### Work instructions
Print the listing that follows, character for character.

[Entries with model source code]
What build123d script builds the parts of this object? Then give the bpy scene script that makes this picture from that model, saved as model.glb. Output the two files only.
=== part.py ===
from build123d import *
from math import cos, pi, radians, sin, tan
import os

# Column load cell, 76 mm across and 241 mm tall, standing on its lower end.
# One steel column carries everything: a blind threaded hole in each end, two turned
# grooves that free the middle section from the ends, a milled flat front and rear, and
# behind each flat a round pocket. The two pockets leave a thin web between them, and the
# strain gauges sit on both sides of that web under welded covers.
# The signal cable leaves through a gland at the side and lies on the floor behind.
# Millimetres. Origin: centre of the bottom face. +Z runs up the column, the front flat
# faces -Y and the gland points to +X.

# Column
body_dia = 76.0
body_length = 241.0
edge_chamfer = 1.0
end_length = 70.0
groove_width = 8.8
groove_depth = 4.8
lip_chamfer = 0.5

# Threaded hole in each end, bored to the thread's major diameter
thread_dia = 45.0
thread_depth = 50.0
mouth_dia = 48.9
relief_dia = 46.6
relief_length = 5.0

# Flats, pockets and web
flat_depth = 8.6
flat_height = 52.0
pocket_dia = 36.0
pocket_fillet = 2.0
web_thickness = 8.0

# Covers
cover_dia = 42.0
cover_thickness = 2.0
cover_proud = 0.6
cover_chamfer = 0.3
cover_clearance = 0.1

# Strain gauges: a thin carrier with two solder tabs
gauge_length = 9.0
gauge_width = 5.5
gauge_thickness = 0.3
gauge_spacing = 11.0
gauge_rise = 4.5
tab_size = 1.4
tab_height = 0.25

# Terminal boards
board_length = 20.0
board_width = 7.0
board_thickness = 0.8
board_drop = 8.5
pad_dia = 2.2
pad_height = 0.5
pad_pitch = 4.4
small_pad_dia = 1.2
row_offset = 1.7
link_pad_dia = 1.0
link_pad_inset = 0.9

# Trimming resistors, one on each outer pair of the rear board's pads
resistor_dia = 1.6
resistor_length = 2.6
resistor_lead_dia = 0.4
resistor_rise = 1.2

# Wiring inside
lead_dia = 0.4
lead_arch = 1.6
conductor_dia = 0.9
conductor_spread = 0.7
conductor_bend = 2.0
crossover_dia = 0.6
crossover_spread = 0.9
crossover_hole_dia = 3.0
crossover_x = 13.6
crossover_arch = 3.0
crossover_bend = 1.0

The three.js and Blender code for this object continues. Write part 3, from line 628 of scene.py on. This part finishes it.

### The output
What build123d script builds the parts of this object? Then give the bpy scene script that makes this picture from that model, saved as model.glb. Output the two files only.
=== part.py ===
from build123d import *
from math import cos, pi, radians, sin, tan
import os

# Column load cell, 76 mm across and 241 mm tall, standing on its lower end.
# One steel column carries everything: a blind threaded hole in each end, two turned
# grooves that free the middle section from the ends, a milled flat front and rear, and
# behind each flat a round pocket. The two pockets leave a thin web between them, and the
# strain gauges sit on both sides of that web under welded covers.
# The signal cable leaves through a gland at the side and lies on the floor behind.
# Millimetres. Origin: centre of the bottom face. +Z runs up the column, the front flat
# faces -Y and the gland points to +X.

# Column
body_dia = 76.0
body_length = 241.0
edge_chamfer = 1.0
end_length = 70.0
groove_width = 8.8
groove_depth = 4.8
lip_chamfer = 0.5

# Threaded hole in each end, bored to the thread's major diameter
thread_dia = 45.0
thread_depth = 50.0
mouth_dia = 48.9
relief_dia = 46.6
relief_length = 5.0

# Flats, pockets and web
flat_depth = 8.6
flat_height = 52.0
pocket_dia = 36.0
pocket_fillet = 2.0
web_thickness = 8.0

# Covers
cover_dia = 42.0
cover_thickness = 2.0
cover_proud = 0.6
cover_chamfer = 0.3
cover_clearance = 0.1

# Strain gauges: a thin carrier with two solder tabs
gauge_length = 9.0
gauge_width = 5.5
gauge_thickness = 0.3
gauge_spacing = 11.0
gauge_rise = 4.5
tab_size = 1.4
tab_height = 0.25

# Terminal boards
board_length = 20.0
board_width = 7.0
board_thickness = 0.8
board_drop = 8.5
pad_dia = 2.2
pad_height = 0.5
pad_pitch = 4.4
small_pad_dia = 1.2
row_offset = 1.7
link_pad_dia = 1.0
link_pad_inset = 0.9

# Trimming resistors, one on each outer pair of the rear board's pads
resistor_dia = 1.6
resistor_length = 2.6
resistor_lead_dia = 0.4
resistor_rise = 1.2

# Wiring inside
lead_dia = 0.4
lead_arch = 1.6
conductor_dia = 0.9
conductor_spread = 0.7
conductor_bend = 2.0
crossover_dia = 0.6
crossover_spread = 0.9
crossover_hole_dia = 3.0
crossover_x = 13.6
crossover_arch = 3.0
crossover_bend = 1.0

The three.js and Blender code for this object continues. Write part 3, from line 628 of scene.py on. This part finishes it.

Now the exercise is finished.